Content area
Full text
Nicholas D. More. Nietzsche's Last Laugh. Ecce Homo as Satire. Cambridge, United Kingdom; New York: Cambridge University Press, 2014. x + 224 pages.
Ecce Homo is not Nietzsche's most popular book because its hyperbolic language as well as its self-celebrating narrator have repelled more than a few Nietzsche scholars. Some have even excluded Ecce Homo from Nietzsche's corpus, believing this late work to be a product of Nietzsche's illness and therefore not to be taken seriously. However, in Nietzsche's Last Laugh. 'Ecce Homo' as Satire, author Nicholas D. More argues that the importance of Ecce Homo has been overlooked due to the fact that it has not been recognized as satire. More claims that "reading the book as satire makes a comprehensive understanding of Ecce Homo possible for the first time" (19) and that Nietzsche's last book will retrospectively alter the reception of all of Nietzsche's other books, since Ecce Homo shapes and unifies his entire philosophical corpus.
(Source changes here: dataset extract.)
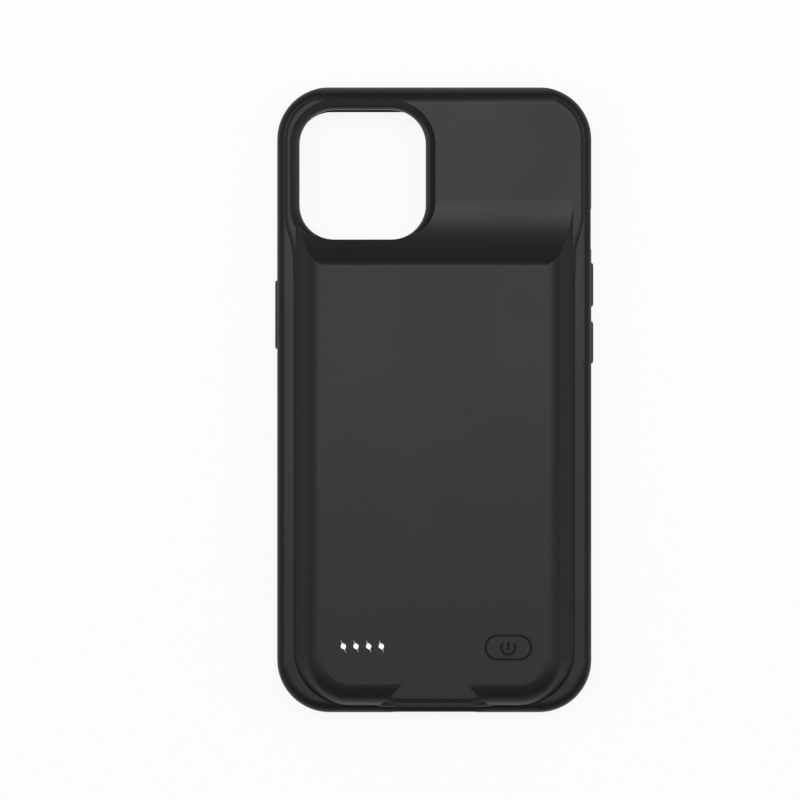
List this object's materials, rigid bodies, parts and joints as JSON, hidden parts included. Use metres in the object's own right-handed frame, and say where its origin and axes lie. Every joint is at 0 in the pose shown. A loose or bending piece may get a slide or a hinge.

Nietzsche's Last Laugh is divided into three parts and three chapters. In chapter one More suggests that biographical occurrences, such as Nietzsche's lack of popularity, led him to review his books, to reflect on himself and his philosophical work and, finally, to write Ecce Homo. In the following chapter More introduces the satire genre by concentrating on four important studies: Northrop Frye's Anatomy of Criticism: Four Essays, Mikhail Bakhtin's Problems of Dostoyevsky's Poetics, Leon Guilhamet's Satire and the Transformation of Genre, and Howard Weinbrot's Menippean Satire Reconsidered: From Antiquity to the Eighteenth Century. More distills from these four works prominent features that address the object, method, structure, form, and effect of satire.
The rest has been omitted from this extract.